Confessions of a Not So Secret Agent

harrymmillerBy his own admission in his second tell-all book, Harry M Miller is an egotist. He’s quite up front about how he mistreated his children by several wives — starving them for affection, showing them no patience for the messy vicissitudes of being a kid and driving them as hard as he’s always driven himself. He’s also cheated on many of his wives and girlfriends, another thing Miller cheerfully tells you as if he’s your best mate sitting opposite in the pub.

Who is this man? If you don’t know one of the biggest names in Australian entertainment history, Harry M Miller’s the New Zealand born show business agent who’s not only shepherded some of the biggest names in Australian media to the top of the heap, he spent the 1960s and 70s bringing some of the most famous acts in global entertainment to Australia, including Judy Garland’s disastrous Melbourne concert, where she showed up so drunk she couldn’t finish the performance.

It’s just one of the many tall tales of his heyday Miller regales us with, but he’s better known for more recent exploits with disaster survivors. Clients include Stuart Diver of the Thredbo lodge collapse fame and James Scott, lost in the Himalayas for 43 days in 1991. Such clients earned Miller something of a reputation as an ambulance chaser, and this book might have been his opportunity to defend himself.

But it’s with the phrase ‘enough rope’ bubbling up in your mind that you’ll read the first thing he asked Scott (still in Nepal after being rescued only days before) was about the chocolate bars he’d eaten during the ordeal to stay alive. If they were Mars bars, Miller had already brokered a $500,000 from the company to endorse him.

It’s just one example of how watching Miller work is a lot like watching your parents French kiss — you know it’s gone on and that there’s nothing wrong with it, but it’s still enough to turn your stomach. You’re tempted to think of Miller as a vulture, but when (as he claims) nobody suffers and victims are duly compensated for their suffering, he makes a convincing case for why he his profession is clean when it feels so grubby to read about.

He makes no such case for his personal ethics. After metaphorically blowing on his fingernails to rub on his collar by telling us about Shirley Bassey’s aggressive seduction of him during her Australian tour, he asks us to sympathise several chapters later when telling us he broke it off with a girlfriend because she liked to gossip.

It’s also hard to decide if Miller holds journalists in contempt or rapture. It seems the latter’s reserved for those who’ve helped make him a success. Several, like legendary women’s magazine editor Nene King, are fawned over at every opportunity for their high standards and journalistic principles while any reporter who’s ever stood in the way of Miller’s commercial interests is dismissed as a ‘failed novelist’.

The misadventure in his life has been just as colourful. He was famously jailed in 1982 over the failed automated ticketing system Computicket, an experience that’s left him particularly bitter and about which he maintains was the cause of a political witch hunt because of his links to the Liberal Party rather than crooked books as the court found.
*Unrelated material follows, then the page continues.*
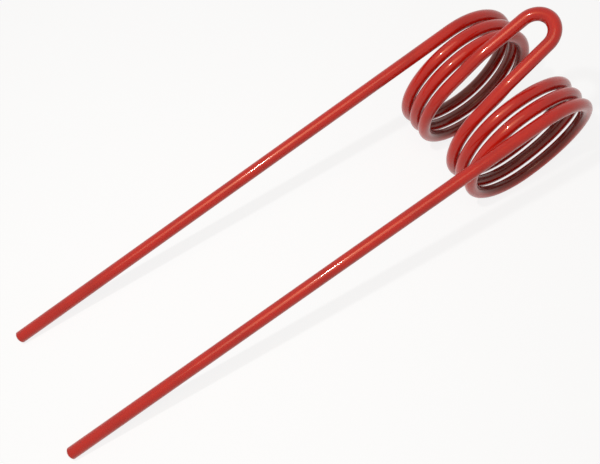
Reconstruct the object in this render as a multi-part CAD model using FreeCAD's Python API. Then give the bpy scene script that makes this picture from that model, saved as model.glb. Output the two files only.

He also managed broadcaster Alan Jones during the infamous cash for comments affair, and his control over any press about his clients is absolute, Miller proudly telling us he insists in vetting and approving every word written about his clients in the press.

Given his colourful background The West Australian arranged an interview through his publisher, looking forward to giving Miller the chance to present himself in a better light. In particular we were interested in his defence of Jones’ in relation to the cash for comments affair and Miller’s insistence on editorial control.

An email finally came back through a member of Miller’s staff with a few ineffective single sentence answers but most questions ignored completely. A subsequent phone call to Miller to ask for more information to talk about his book was met with a ‘can’t help you’.

It seems the man who helped shape the modern Australian media takes an all-or-nothing approach. You’re either with him (high profile, corporate largesse) or against him (he won’t even take your phone calls).